Thessaloniki is the capital of Macedonia, a region of Greece, the ancient kingdom of Philip and his son, Alexander the Great. Greece wants the country of Macedonia to stop using the same name. The name of Macedonia belongs to this area. Later it became second in importance to Constantinople and has a lot of Byzantine remains. The museum for Byzantine culture details the progression of the Byzantine empire, from early, middle, late and after while under Ottoman rule. It is a very interesting museum. All the relics are found in Thessaloniki. It still has a lot of Byzantine churches from the middle to late Byzantine period.
I'm in Meteora now, arrived yesterday. I left Delphi yesterday and after 4 buses, arrived in Kalapaka, the village closest to Meteora. This morning I took the Meteora bus and went up to visit a few monasteries. They are all on top of huge rocks and the climb up was so tiring. I could only managed to visit 2 of them. I'll do more tomorrow. I have tomorrow to do more and I leave for Thessaloniki after that. It is an incredible feat to have built these gigantic monasteries on top of all those rocks. Before the advent of stairs and steps to them, everything from people (monks) and things have to be winched up. It is an incredible feat. It is inspiring to observe the dedication of these Christians. Meteora is an awe inspiring place.
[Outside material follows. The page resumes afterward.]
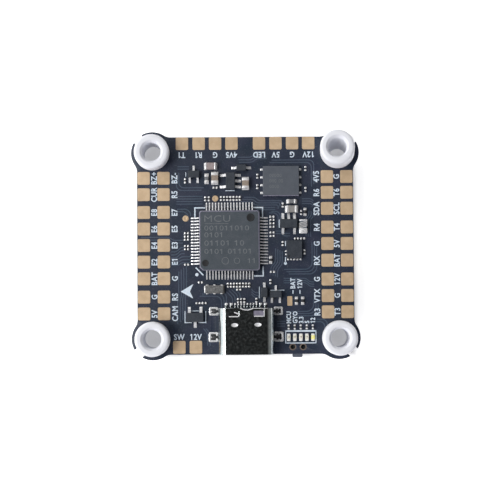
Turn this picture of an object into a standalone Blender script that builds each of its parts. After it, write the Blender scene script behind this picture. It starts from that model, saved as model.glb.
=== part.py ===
"""A flight controller board on four soft mounts, modelled as separate solid pieces.

The frame is in metres with +Z up. The origin lies on the surface that the board stands on, under
the centre of the mounting-hole square. +X and +Y run along the board's edges, the USB socket is on
the -Y edge, and the craft's nose is towards -X. Sizes below are in millimetres, and every piece is
drawn in millimetres and turned into metres by MM when its mesh is made.
"""

import math

import bmesh
import bpy
from mathutils import Matrix

MM = 0.001

# Driving dimensions.
HOLE_PITCH = 30.5
HOLE_DIAMETER = 4.0
HOLE_SLOT = 1.75
EAR_RADIUS = 3.5
EAR_FILLET = 2.0
BOARD_WIDTH = 35.55
BOARD_DEPTH = 35.7
BOARD_THICKNESS = 1.6
GROMMET_HEIGHT = 8.0
GROMMET_FLANGE = 5.8
GROMMET_NECK = 3.9
GROMMET_BORE = 3.0
SOLDER_GAP = 0.05

# Heights and corners that follow from them.
BOARD_BOTTOM = (GROMMET_HEIGHT - BOARD_THICKNESS) / 2
BOARD_TOP = BOARD_BOTTOM + BOARD_THICKNESS
HOLE_OFFSET = HOLE_PITCH / 2
CORNERS = {
    "front_left": (-HOLE_OFFSET, -HOLE_OFFSET),
    "front_right": (-HOLE_OFFSET, HOLE_OFFSET),
    "rear_left": (HOLE_OFFSET, -HOLE_OFFSET),
    "rear_right": (HOLE_OFFSET, HOLE_OFFSET),
}

# USB socket, opening at the board's -Y edge.
USB_WIDTH = 8.94
USB_HEIGHT = 3.16
USB_DEPTH = 7.55
USB_CORNER = 1.28
USB_WALL = 0.3
USB_MOUTH_Y = -BOARD_DEPTH / 2
USB_TONGUE_WIDTH = 6.69
USB_TONGUE_THICKNESS = 0.7
USB_TONGUE_REACH = 4.45
USB_BLOCK_DEPTH = 2.1
USB_LUG_THICKNESS = 0.3
# Each lug: distance from the centre line, Y, lug width along Y, slot size along X and Y.
USB_LUGS = ((5.3, -10.78, 0.45, 0.8, 0.7), (5.36, -15.0, 0.7, 0.85, 0.95))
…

As if I didn't have enough, I dragged my taxi driver from yesterday literally out of bed to go search for anemones. He lives next to the taxi stand and the cafe he hangs out at called him for me. So off we went. I told him I saw some from the bus that took me to Delphi 2 days' ago. We didn't see any. I can't remember where I actually saw it. So I instructed him to turn back and as we were about to ascend the hill heading up to Delphi, I saw some from the roadside. He stopped and back up. I jumped out and ran to the side of the road and lo and behold, there they were. It wasn't for nothing after all. I'm happy!